Scotland’s hospitals almost ‘completely full’, warns Sturgeon

Scotland’s hospitals are “almost completely full”, the First Minister warned as she outlined measures to ease pressure on the NHS.

In a news briefing alongside Health Secretary Humza Yousaf and the deputy chief medical officer, Graham Ellis, Nicola Sturgeon admitted it had been “without any doubt the most difficult winter ever” for the health service.

It comes as Dr Lailah Peel, deputy chair of BMA Scotland, warned that hospitals were “not safe” for patients amid increasing pressures.

Ms Sturgeon said hospitals across Scotland surpassed 95% capacity on January 4, compared to pre-pandemic levels of 87%.

She said: “The reality is hospitals right now are currently almost full.
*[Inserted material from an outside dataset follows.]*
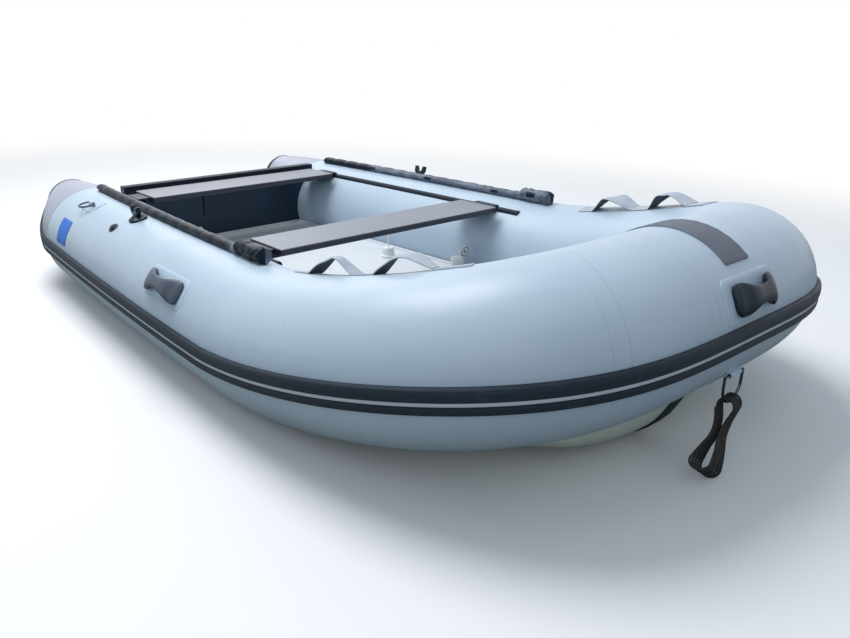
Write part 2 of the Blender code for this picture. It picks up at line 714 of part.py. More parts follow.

Last Wednesday, hospital bed occupancy across Scotland exceeded 95%.

“Now for context, at the same stage in 2020, before the pandemic struck, occupancy was around 87%”.

Ms Sturgeon said “extraordinary levels of winter flu” and rising Strep A cases were to blame, alongside delayed discharges – where a patient is ready to leave hospital but cannot because the necessary care package or accommodation is not available.
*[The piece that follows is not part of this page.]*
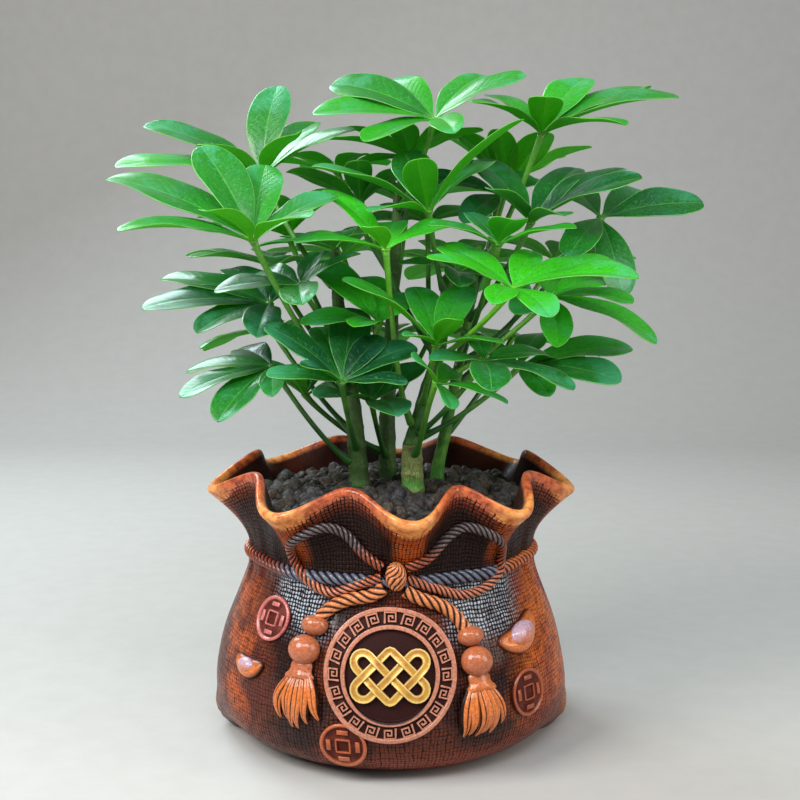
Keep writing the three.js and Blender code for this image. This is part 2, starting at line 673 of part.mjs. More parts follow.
// Mean axis of a fan of leaflets, the side that its upper faces look to
function fanAxis(fan) {
  const sorted = [...fan].sort((a, b) => a[0] - b[0]).map(([bearing, rise]) => direction(bearing, rise));
  const sum = new THREE.Vector3();
  sorted.forEach((d, i) => sum.add(d.clone().cross(sorted[(i + 1) % sorted.length])));
  return sum.lengthSq() > 0.01 ? sum.normalize() : UP.clone();
}

const LEAFLET_ROWS = [[0.42, 0.8], [0.74, 1], [1, 0.3]];
const PLAIN_ROWS = [[0.64, 1], [1, 0.4]];
const ROW_POINTS = 6;

// Cross-sections of a folded, drooping blade: left, middle and right on its upper face, then below
function leafletRows(hub, axis, [bearing, rise, length], rows) {
  const along = direction(bearing, rise);
  const side = axis.clone().cross(along).normalize();
  const up = along.clone().cross(side).normalize();
  const half = (length * LEAFLET_ASPECT) / 2;
  const arch = (length * rad(DROOP_ANGLE)) / 2;
  return rows.flatMap(([share, width]) => {
    const middle = hub.clone().addScaledVector(along, share * length)
      .addScaledVector(up, arch * share * (1 - share));
    const reach = half * width;
    const lift = share < 1 ? reach * Math.tan(rad(FOLD_ANGLE)) : 0;
    return [BLADE / 2, -BLADE / 2].flatMap((face) => [1, share < 1 ? 0 : 1, -1].map((hand) => (
      middle.clone().addScaledVector(side, hand * reach).addScaledVector(up, Math.abs(hand) * lift + face))));
  });
}

// Triangles between two cross-sections, with both faces split along the same lines
function bladeBand(low, high) {
  const face = (a, b) => [
    [a[1], b[0], a[0]], [a[1], b[1], b[0]],
    [a[1], a[2], b[2]], [a[1], b[2], b[1]],
  ];
  const upper = face(low.slice(0, 3), high.slice(0, 3));
  const lower = face(low.slice(3), high.slice(3)).map(([a, b, c]) => [a, c, b]);
  const left = [[low[0], high[0], low[3]], [high[0], high[3], low[3]]];
  const right = [[low[2], low[5], high[2]], [high[2], low[5], high[5]]];
  return [...upper, ...lower, ...left, ...right];
}

// Corners of the hub round its axis: each leaflet has a start and an end corner
function hubCorners(turns) {
  const corners = [];
  const ends = turns.map(() => [0, 0]);
  turns.forEach((turn, i) => {
    const next = (i + 1) % turns.length;
    const gap = (((turns[next] - turn) % 360) + 360) % 360 || 360;
    ends[i][1] = corners.length;
    corners.push(turn + Math.min(gap / 2, HUB_SPREAD));
    if (gap > 2 * HUB_SPREAD) corners.push(turn + gap - HUB_SPREAD);
    ends[next][0] = corners.length - 1;
  });
  return { corners, ends };
}

// Centres and frames of the nearly straight petiole, from the hub down to a foot cut to lie along the stem
function petioleRings(stem, height, hub, axis, start) {
  const { centre, along, r } = stemAt(stem, height);
  const out = hub.clone().sub(centre);
  out.addScaledVector(along, -out.dot(along)).normalize();
  const foot = centre.clone().addScaledVector(out, r + GAP);
  const reach = hub.distanceTo(foot);
  const line = foot.clone().sub(hub).normalize();
  const bend = reach * PETIOLE_BEND;
  const lead = reach * PETIOLE_LEAD;
  const curve = new THREE.CubicBezierCurve3(hub,
    hub.clone().addScaledVector(line, lead).addScaledVector(axis, -bend),
    foot.clone().addScaledVector(line, -lead).addScaledVector(out, bend), foot);
  let side = start;
  return PETIOLE_ROWS.map(([t, radius]) => {
    const facing = t < 1 ? curve.getTangent(t) : out.clone().negate();
    side = side.clone().addScaledVector(facing, -side.dot(facing)).normalize();
    return { spot: curve.getPoint(t), side, across: side.clone().cross(facing), radius };
  });
}

function leafSolid([stemName, height, place, fan, rows = LEAFLET_ROWS]) {
  const stem = STEMS.find(({ name }) => name === stemName);
  const hub = new THREE.Vector3(...place);
  const axis = fanAxis(fan);
  const east = new THREE.Vector3(1, 0, 0).addScaledVector(axis, -axis.x).normalize();
  const north = axis.clone().cross(east);
  const turnOf = ([bearing, rise]) => {
    const d = direction(bearing, rise);
    return THREE.MathUtils.radToDeg(Math.atan2(d.dot(north), d.dot(east)));
  };
  const leaflets = [...fan].sort((a, b) => turnOf(a) - turnOf(b));
  const { corners, ends } = hubCorners(leaflets.map(turnOf));
  const count = corners.length;
  const ringAt = (spot, side, across, radius) => corners.map((turn) => (
    spot.clone().addScaledVector(side, radius * Math.cos(rad(turn)))
      .addScaledVector(across, radius * Math.sin(rad(turn)))));

  // Upper ring of the hub, its lower ring, then the petiole's rings
  const half = axis.clone().multiplyScalar(HUB_HALF);
  const points = [...ringAt(hub.clone().add(half), east, north, HUB_R),
    ...ringAt(hub.clone().sub(half), east, north, HUB_R)];
  petioleRings(stem, height, hub, axis, east).forEach(({ spot, side, across, radius }) => {
    points.push(...ringAt(spot, side, across, radius));
  });
  const rings = points.length / count;
  const triangles = [];
  for (let i = 1; i < count - 1; i += 1) triangles.push([0, i, i + 1]);
  const last = (rings - 1) * count;
  for (let i = 1; i < count - 1; i += 1) triangles.push([last, last + i + 1, last + i]);
  const open = new Set(ends.map(([start]) => start));
  for (let k = 0; k < rings - 1; k += 1) {
    for (let i = 0; i < count; i += 1) {
      const [a, b] = [k * count + i, k * count + ((i + 1) % count)];
      if (k > 0 || !open.has(i)) triangles.push([a, a + count, b + count], [a, b + count, b]);
    }
  }

  leaflets.forEach((row, i) => {
    const [start, end] = ends[i];
    let low = [end, end, start, end + count, end + count, start + count];
    const first = points.length;
    points.push(...leafletRows(hub, axis, row, rows));
    rows.forEach((_, k) => {
      const high = Array.from({ length: ROW_POINTS }, (__, j) => first + k * ROW_POINTS + j);
      triangles.push(...bladeBand(low, high));
      low = high;
    });
    triangles.push([low[0], low[2], low[3]], [low[2], low[5], low[3]]);
  });
  return toGeometry(toManifold(geometryFrom(points, triangles)));
}

// The whole plant in its pot

function named(name, geometry, color, roughness) {
  const mesh = new THREE.Mesh(geometry, new THREE.MeshStandardMaterial({ color, roughness, metalness: 0 }));
  mesh.name = name;
  return mesh;
}

const plant = new THREE.Group();
plant.add(named('pot', pot(), 0x8a4a22, 0.35));
plant.add(named('soil', soil(), 0x3a332e, 0.95));
STEMS.forEach((stem) => plant.add(named(stem.name, stemSolid(stem), 0x7d9464, 0.7)));
const fans = FANS.map(([stem, height, hub, ...fan]) => [stem, height, hub, evenFan(...fan), PLAIN_ROWS]);
const inner = INNER_LEAVES.map((leaf) => [...leaf, PLAIN_ROWS]);
[...LEAVES, ...fans, ...inner].forEach((leaf, i) => {
  const name = `leaf_${String(i + 1).padStart(2, '0')}`;
  plant.add(named(name, leafSolid(leaf), 0x1f8a3c, 0.4));
});

export default plant;
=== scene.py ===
import math

import bpy
import numpy as np
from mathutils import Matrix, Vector


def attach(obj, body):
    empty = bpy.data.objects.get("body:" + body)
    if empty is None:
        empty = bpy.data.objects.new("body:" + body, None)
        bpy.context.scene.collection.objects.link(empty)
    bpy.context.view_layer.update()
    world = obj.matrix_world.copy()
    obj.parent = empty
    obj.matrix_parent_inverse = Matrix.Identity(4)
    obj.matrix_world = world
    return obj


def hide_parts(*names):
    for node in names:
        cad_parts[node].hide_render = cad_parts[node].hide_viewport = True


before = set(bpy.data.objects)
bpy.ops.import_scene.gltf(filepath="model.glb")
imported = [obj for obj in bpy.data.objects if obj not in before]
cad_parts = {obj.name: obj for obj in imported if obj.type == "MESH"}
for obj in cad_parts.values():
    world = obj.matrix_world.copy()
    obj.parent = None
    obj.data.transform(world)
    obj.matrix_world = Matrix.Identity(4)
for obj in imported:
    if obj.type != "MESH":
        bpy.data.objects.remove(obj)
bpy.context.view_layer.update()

# The pot is one stoneware casting shaped like a cloth sack tied at the neck, with a folded mouth.
# It has an orange-brown glaze over a pressed sackcloth weave, and a dark one rubbed into the hollows.
# Sizes are millimetres and angles are degrees from the front, but places in materials are metres.
MM = 0.001
BODY_OUTLINE = [(0, 61), (2, 65.5), (7, 74.5), (14, 80.5), (27, 83.5), (40, 82), (52, 79),
                (65, 74), (80, 67.5), (88, 66.5)]
WALL = 5
FLOOR = 9
BAND_Z = 88
FOLD_CRESTS = [-84, -36, 7, 42, 84, 130, 178, 228]
FLARE_Z = 92
FLARE_POWER = 1.6
RIM_R = 79
RIM_FOLD = 7
RIM_Z = 121
RIM_DIP = 6
LIP = 4.6
GATHER = 1
GATHER_FROM_Z = 62
EAR_ANGLES = [-88, 88]
EAR_WIDTH = 13
EAR_OUTLINE = [(0, 17), (5, 11), (12, 5.5), (20, 1.5), (30, 0)]
EAR_TOP_Z = 30
CREASE_DEPTH = 0.42
SLACK_DEPTH = 0.5
TUCK_DEPTH = 0.55
BODY_COLUMNS = 540
BODY_ROW_STEP = 1.36
FLARE_ROWS = 30
LIP_STEP = 18
INNER_ROWS = 16
DEEP_INSIDE = 40
SLOPE_STEP = 0.5
THREAD_PITCH = 1.75
MAP_ROUND = 80
MAP_UP = 200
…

An estimated 1,700 people are still in hospital but are ready for discharge, she said.

John Swinney vote of no confidence
Scottish Labour’s Jackie Baillie accused the First Minister of making excuses (Jane Barlow/PA)

Ms Sturgeon said “immediate extra funding” will be provided to health and social care partnerships to support the booking of additional care home beds for patients to be discharged to while they await an appropriate care package.
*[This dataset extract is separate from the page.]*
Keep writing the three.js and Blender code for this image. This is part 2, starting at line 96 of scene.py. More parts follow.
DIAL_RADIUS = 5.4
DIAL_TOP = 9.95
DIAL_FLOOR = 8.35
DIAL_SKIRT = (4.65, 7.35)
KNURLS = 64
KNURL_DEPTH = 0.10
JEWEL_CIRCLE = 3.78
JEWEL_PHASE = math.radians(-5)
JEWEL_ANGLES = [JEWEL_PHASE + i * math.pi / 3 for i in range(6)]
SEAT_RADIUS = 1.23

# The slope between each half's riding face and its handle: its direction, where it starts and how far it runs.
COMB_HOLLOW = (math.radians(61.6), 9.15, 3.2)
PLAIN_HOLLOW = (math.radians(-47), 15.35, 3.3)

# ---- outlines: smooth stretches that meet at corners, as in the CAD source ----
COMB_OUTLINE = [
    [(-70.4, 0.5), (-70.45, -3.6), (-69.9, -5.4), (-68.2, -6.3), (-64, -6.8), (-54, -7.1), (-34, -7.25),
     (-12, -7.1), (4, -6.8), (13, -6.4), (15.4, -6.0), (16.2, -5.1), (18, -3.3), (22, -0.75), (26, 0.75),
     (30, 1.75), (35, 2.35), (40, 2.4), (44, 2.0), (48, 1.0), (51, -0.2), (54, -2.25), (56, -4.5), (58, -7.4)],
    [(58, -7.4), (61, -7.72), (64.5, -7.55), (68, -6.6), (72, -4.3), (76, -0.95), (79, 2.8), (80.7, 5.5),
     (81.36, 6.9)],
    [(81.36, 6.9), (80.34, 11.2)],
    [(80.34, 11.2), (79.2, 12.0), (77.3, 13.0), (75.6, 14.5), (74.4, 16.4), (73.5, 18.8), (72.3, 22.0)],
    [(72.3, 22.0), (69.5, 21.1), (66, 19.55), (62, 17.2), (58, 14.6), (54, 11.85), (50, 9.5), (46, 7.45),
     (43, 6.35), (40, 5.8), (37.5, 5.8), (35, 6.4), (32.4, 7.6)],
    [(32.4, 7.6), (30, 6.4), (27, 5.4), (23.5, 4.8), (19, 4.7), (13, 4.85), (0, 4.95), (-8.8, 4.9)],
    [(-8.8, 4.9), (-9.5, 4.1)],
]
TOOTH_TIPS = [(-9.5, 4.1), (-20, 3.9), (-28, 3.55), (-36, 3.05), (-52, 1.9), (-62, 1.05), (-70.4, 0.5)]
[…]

Additional staff for the NHS 24 service is also set to increase in the coming weeks after workforce numbers were increased prior to the festive period to reduce the need for hospital visits.

The Scottish Government is also working with health boards to assess initiatives such as extending GP opening hours to Saturdays, as announced by NHS Lanarkshire last week.

Ms Sturgeon said: “While NHS staff continue to deliver excellent care – truly excellent care – for thousands of patients each and every day; in some key areas, the system in not currently providing patients with the speed of treatment that we want to see.”

Mr Yousaf is expected to update the Scottish Parliament on the new measures in a statement on Tuesday.

During the media briefing, Ms Sturgeon, Mr Yousaf and deputy chief medical officer Graham Ellis were asked if they used private healthcare.

Both ministers replied that they did not, while Prof Ellis said his family had done so.

Rishi Sunak refused to say whether he uses private healthcare during a BBC interview at the weekend, saying his own case was “not really relevant”.

Dr Iain Kennedy, chair of BMA Scotland, said 95% bed occupancy was “just not sustainable”.

Efforts to control delayed discharge were welcome, however, he warned it will be ineffective unless additional staff are recruited in the social care sector to combat the increase.

He added: “Scotland’s NHS isn’t sustainable within the resources – both staff and financial – we are willing to provide it with.

“We have to get serious about this and have a proper, long term discussion about the future of our health service rather than just struggle to survive from crisis to crisis.”

Donald Macaskill, chief executive of Scottish Care, said the care sector was “ready and willing to respond to the pressures the wider health system is facing” but stressed it “can only do so within the constraints it itself is facing”.

Scottish Labour’s Jackie Baillie accused the First Minister of spending “more time making excuses” than addressing the health concerns.

She said: “Faced with the most difficult winter in NHS history, the SNP are deflecting blame and rehashing the same old promises they have been making for years.

“These changes will barely scratch the surface of this deadly crisis and fail to grapple with the major structural problems clinicians are raising.”

Tory MSP Sandesh Gulhane said the Scottish Government was “missing in action” over the holiday period.

He said: “Nicola Sturgeon was full of sympathy for let-down patients and warm words for over-stretched staff – but there were precious few, concrete measures to turn things around.

“This PR exercise was too little, too late.

“She and Humza Yousaf remain in denial of the fact that they’ve been caught off guard by the extent of the demands on the NHS this winter, despite the fact that they were warned of what was looming well in advance.”